Having considered that unappetizing prospect, you can see why engine builders pay special attention to connecting-rod bolt quality.
The wonderful property of metals is that they bend or stretch before they break; they are ductile. Metals are “glued” together by the gas of free electrons that permeates them. Because of these electrons, the atom-toatom bonds in a metal can break at one point, then reform at another, as strong as before. In non-metals, when a bond breaks, the electrons that mediated the bond go back to their tight little orbits and the bond stays broken. The result is a fast-propagating crack. This is why we don’t make connecting rods or their bolts from materials like granite, which have no ductility-no stretchability-at all.

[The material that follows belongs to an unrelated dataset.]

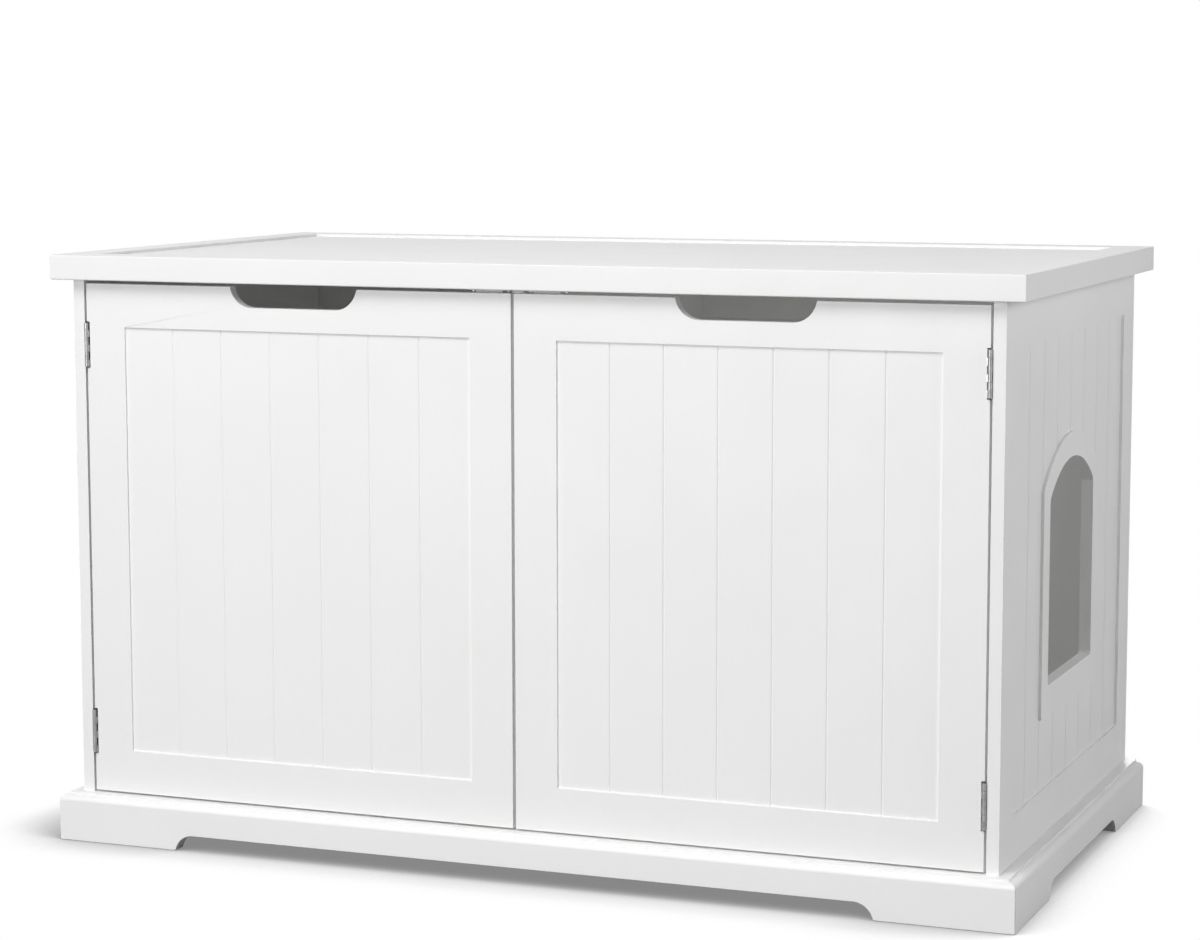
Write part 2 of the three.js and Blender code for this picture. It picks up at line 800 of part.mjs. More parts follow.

Sadly, as most steels are heat-treated to higher strengths, you must give up more and more of this valuable ductility. High-carbon steel, heattreated to very high strength, can become brittle almost like glass. Con-rod bolts of such a material might work well so long as loads were smooth and normal, but add an unscheduled minor catastrophe, like a seized and spun bearing. The bearing shells, if starved for an instant of oil, will seize to the journal, then rotate messily in the con-rod instead, applying impulsive loads to the rod bolts. A strong-but-brittle bolt will break, and a small, repairable failure becomes a complete engine wreck.
This sent engineers scurrying to their phones to call their favorite metallurgists; what can you give us that will provide very high strength in the 200.000psi range, but which will stretch rather than snap?
Fortunately, such substances do exist, developed for use in gas turbine engines. As you’d expect, they’re not cheap. These multi-phase metals display very high strengths-but with the ability to stretch considerably before failure. Where a super-hard carbon steel might elongate 5 percent before failing, a multi-phase material displays 30 percent or more elongation. It takes lots of energy to stretch a bolt made of
265.000psi tensile material any distance; that energy acts as a barrier to catastrophic con-rod bolt failure.
These materials begin as a single phase, meaning that only a single type of crystal structure is present within the metal. This phase is ductile, and before final processing, it displays a tensile strength of 100,000 psi or so. Hardness and strength are then developed by cold-working-squeezing, mashing or stretching the material. This causes conversion of some of the original, ductile phase into tiny platelets of a more densely packed, harder phase. The more vigorously the metal is worked, the more of its original ductile phase is converted into the harder phase. The result is a ductile matrix, permeated with tiny hard “bricks.” Under stress, local yielding of metal takes place as atom-toatom bonds break, then reform with new partners. A line of such breaking and reforming of inter-atomic bonds is called a dislocation, and sufficient stress will drive it through the metal. The sum of all these tiny motions is the yielding of the part as a whole. The hard bricks of the second phase in a multi-phase material act as barriers to the movement of dislocations. By preventing yielding, they increase hardness and strength. Yet the presence of the ductile matrix maintains the ability to stretch if the applied force is great enough.
These materials are costly because they contain large percentages of scarce cobalt, available mainly from Zaire, in Africa. However expensive the material, con-rod bolts made from it are regarded as essential by many builders of racing engines. As one fastener engineer remarked to me, the strength and sophistication of these materials may be overkill, but cobalt and nickel can be good insurance agents.